Há evidentes implicações práticas na decisão tomada por Augusto Aras. A força-tarefa permitia que os procuradores se dedicassem apenas aos casos da Operação Lava Jato. Ganhava-se eficiência e agilidade na condução dos processos. Com a absorção pelo Gaeco, os procuradores terão de dividir sua atuação com outras ações. A condução dos processos que integram o mais rumoroso escândalo brasileiro de corrupção será prejudicada por essa divisão de tarefas.
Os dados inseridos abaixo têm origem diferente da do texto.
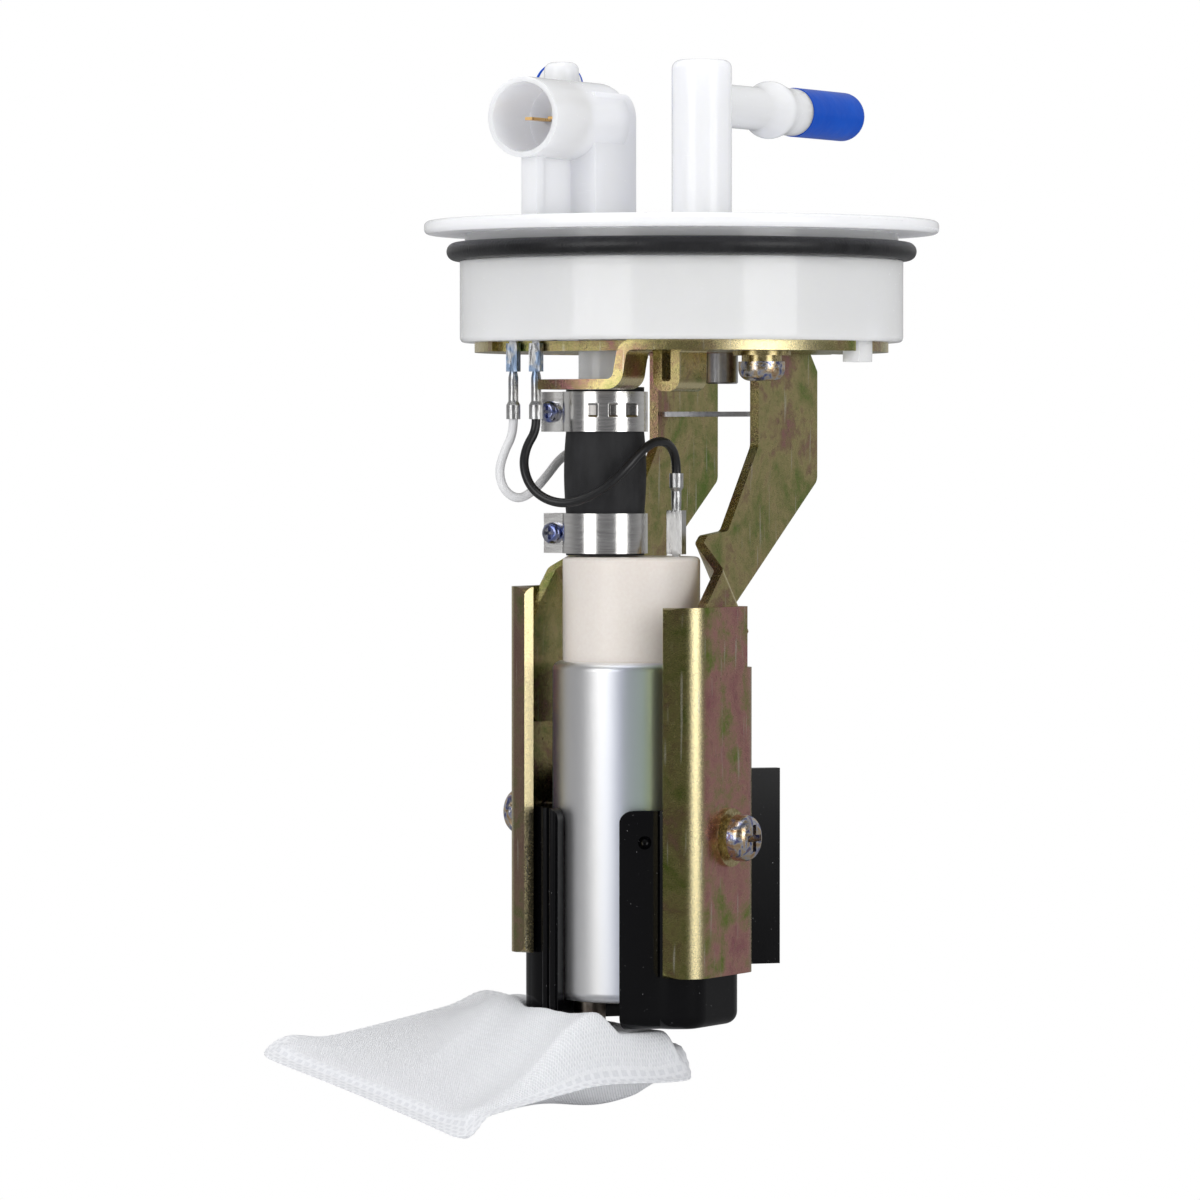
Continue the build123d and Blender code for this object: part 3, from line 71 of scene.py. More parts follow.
CAMERA_SPOT = Vector((0.750, -1.299, -0.0517))
CAMERA_TARGET = Vector((-0.0172, -0.0099, -0.0890))
CAMERA_LENS = 184.5
FLOOR_GAP = 0.002
FLOOR_RADIUS = 6.0
FLOOR_SIDES = 64
LAMP_AIM = Vector((0, 0, -0.1))
SOFT_LAMPS = [
    ("left_lamp", (-0.26, -1.37, 0.05), (0.80, 1.5), 8.4),
    ("right_lamp", (1.36, -0.34, 0.05), (0.74, 1.5), 8.4),
    ("top_lamp", (-0.1, -0.2, 1.25), (1.0, 1.0), 6.5),
]
DIFFUSE_SKY = (0.62, 0.625, 0.64)
MIRRORED_ROOM = (0.10, 0.10, 0.105)
MIRRORED_BACKDROP = (0.42, 0.42, 0.42)
SEEN_SKY = (1.0, 1.0, 1.0)
TABLE_MIRRORED = (0.3, 0.3, 0.3)
TABLE_GLOW = 1.0

scene = bpy.context.scene
scene.view_settings.view_transform = "Standard"
camera_data = bpy.data.cameras.new("camera")
camera_data.lens = CAMERA_LENS
camera_data.sensor_width = 36.0
camera = bpy.data.objects.new("camera", camera_data)
camera.location = CAMERA_SPOT
camera.rotation_euler = (CAMERA_TARGET - CAMERA_SPOT).to_track_quat("-Z", "Y").to_euler()
scene.collection.objects.link(camera)
scene.camera = camera

for name, spot, size, power in SOFT_LAMPS:
    lamp_data = bpy.data.lights.new(name, "AREA")
    lamp_data.shape = "RECTANGLE"
    lamp_data.size, lamp_data.size_y = size
    lamp_data.energy = power
    lamp = bpy.data.objects.new(name, lamp_data)
    lamp.location = spot
    lamp.rotation_euler = (LAMP_AIM - Vector(spot)).to_track_quat("-Z", "Y").to_euler()
    scene.collection.objects.link(lamp)


class Signal:
    """One output of a node. Arithmetic on signals adds the Math nodes that work it out."""

    def __init__(self, finish, socket):
        self.finish = finish
        self.socket = socket

    def math(self, operation, *values):
        """Result of one Math node on the values."""
        return self.finish.node("ShaderNodeMath", {"operation": operation}, enumerate(values))

    def __add__(self, other):
        return self.math("ADD", self, other)

    def __sub__(self, other):
        return self.math("SUBTRACT", self, other)

    def __rsub__(self, other):
        return self.math("SUBTRACT", other, self)

    def __mul__(self, other):
        return self.math("MULTIPLY", self, other)

    def __truediv__(self, other):
        return self.math("DIVIDE", self, other)

    def above(self, edge, softness):
        """0 below the edge, 1 above it, with a soft step between."""
        return self.finish.node(
            "ShaderNodeMapRange",
            {"interpolation_type": "SMOOTHSTEP"},
            {"Value": self, "From Min": edge - softness, "From Max": edge + softness},
        )

    __radd__ = __add__
    __rmul__ = __mul__


class Room:
    """A node tree that signals can be added to."""

    def __init__(self, tree):
        self.tree = tree

    def node(self, kind, settings=(), sockets=(), output=0):
        """Adds a node: its settings first, then the value or link of each socket."""
        made = self.tree.nodes.new(kind)
        for key, value in dict(settings).items():
            if key == "stops":
                ramp = made.color_ramp
                while len(ramp.elements) < len(value):
                    ramp.elements.new(0.5)
                for element, (position, colour) in zip(ramp.elements, value):
                    element.position = position
                    element.color = (*colour, 1.0)
            else:
                setattr(made, key, value)
        for key, value in dict(sockets).items():
            self.join(made.inputs[key], value)
        return Signal(self, made.outputs[output])

    def join(self, socket, value):
        """Links a signal to the socket, or sets a constant on it."""
        if isinstance(value, Signal):
            self.tree.links.new(value.socket, socket)
        elif socket.type == "RGBA":
            socket.default_value = (*value, 1.0)
        else:
            socket.default_value = value

    def component(self, vector, axis):
        """x, y or z of a vector, for axis 0, 1 or 2."""
        return self.node("ShaderNodeSeparateXYZ", {}, {0: vector}, output=axis)

    def ray(self, kind):
        """1 on rays of the kind, such as Is Camera Ray, and 0 on the others."""
        return self.node("ShaderNodeLightPath", output=kind)

    def ramp(self, value, stops):
        """Colour that runs through (position, colour) stops."""
        return self.node("ShaderNodeValToRGB", {"stops": stops}, {0: value})

    def blend(self, share, first, second):
        """First colour where the share is 0, second where it is 1."""
        return self.node("ShaderNodeMix", {"data_type": "RGBA"}, {0: share, 6: first, 7: second},
                         output=2)


class Finish(Room):
    """A material with its Principled shader. Constants go on the shader's own sockets."""

    def __init__(self, name, **constants):
        self.material = bpy.data.materials.new(name)
        self.material.use_nodes = True
        super().__init__(self.material.node_tree)
        self.shader = self.tree.nodes["Principled BSDF"]
        self.feed(**constants)
        self.spot = self.node("ShaderNodeTexCoord", output="Object")

    def feed(self, **sockets):
        """Sets or links the shader's sockets, each named with _ for a space."""
        for key, value in sockets.items():
            self.join(self.shader.inputs[key.replace("_", " ")], value)

    def noise(self, scale, detail=2.0, stretch=(1, 1, 1), roughness=0.5, distortion=0.0):
        """Cloudy noise from 0 to 1, a patch of about 1/scale metres, squeezed along the axes."""
        spot = self.node("ShaderNodeMapping", {}, {"Vector": self.spot, "Scale": stretch})
        return self.node("ShaderNodeTexNoise", {}, {
            "Vector": spot, "Scale": scale, "Detail": detail, "Roughness": roughness,
            "Distortion": distortion,
        })

    def bump(self, height, distance, strength=1.0):
        """Raises the surface by height times distance, in metres."""
        self.feed(Normal=self.node("ShaderNodeBump", {}, {
            "Height": height, "Distance": distance, "Strength": strength,
        }))

    def glow(self, share):
        """Shows plain white instead of the shader, in the given share."""
        white = self.tree.nodes.new("ShaderNodeEmission")
        mix = self.tree.nodes.new("ShaderNodeMixShader")
        self.join(mix.inputs[0], share)
        self.tree.links.new(self.shader.outputs[0], mix.inputs[1])
        self.tree.links.new(white.outputs[0], mix.inputs[2])
        self.tree.links.new(mix.outputs[0], self.tree.nodes["Material Output"].inputs[0])

    def dress(self, *names):
        """Puts the material on the named CAD pieces."""
        for name in names:
            for slot in nodes[name].material_slots:
                slot.material = self.material


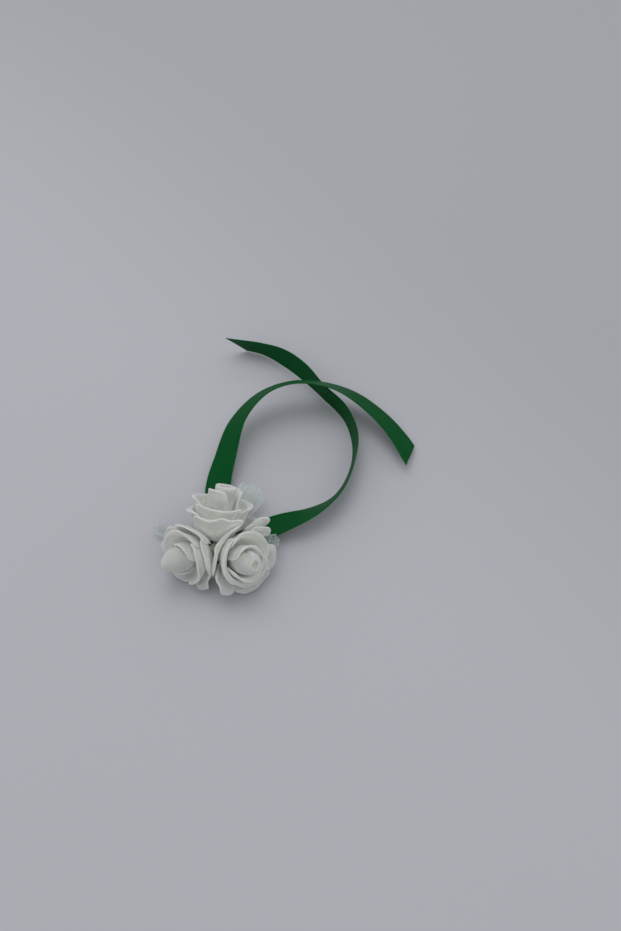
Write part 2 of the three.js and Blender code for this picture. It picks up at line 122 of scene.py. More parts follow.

É emblemático que o ataque à Lava Jato tenha partido do líder do governo na Câmara. A bandeira de combate à corrupção com que o presidente foi eleito não parece mais integrar as suas preocupações. A fala de Ricardo Barros foi proferida logo após a aproximação de Bolsonaro com o “Centrão”, consolidada pelo expressivo apoio à eleição de Arthur Lira para a presidência da Câmara dos Deputados.

Ao nomear um crítico conhecido da Lava Jato para a Procuradoria-Geral da República e ao concretizar sua relação concubinária com o Centrão, a vanguarda do atraso, Bolsonaro sinaliza completo desdém com os rumos da Lava Jato. Isso preocupa os brasileiros que contam com o prosseguimento da operação para que o Brasil possa se consolidar em outro patamar civilizatório, no qual a impunidade seja apenas uma triste lembrança.

É tarefa de todos os cidadãos, independentemente de suas preferências ideológicas, apoiar o combate à corrupção. Uma boa maneira de fazer isso é acompanhar, com olhar crítico, o posicionamento dos diversos agentes políticos em relação à continuidade da Lava Jato. Quanto às declarações do líder do governo, Ricardo Barros deve ser cobrado não apenas na imprensa e nas redes sociais, mas no lugar que para ele mais importa: nas urnas! Os eleitores devem se lembrar de suas palavras, incompatíveis com os anseios da sociedade, nas próximas eleições que ele vier a disputar.

Ricardo Alexandre da Silva é advogado e doutor em Direito.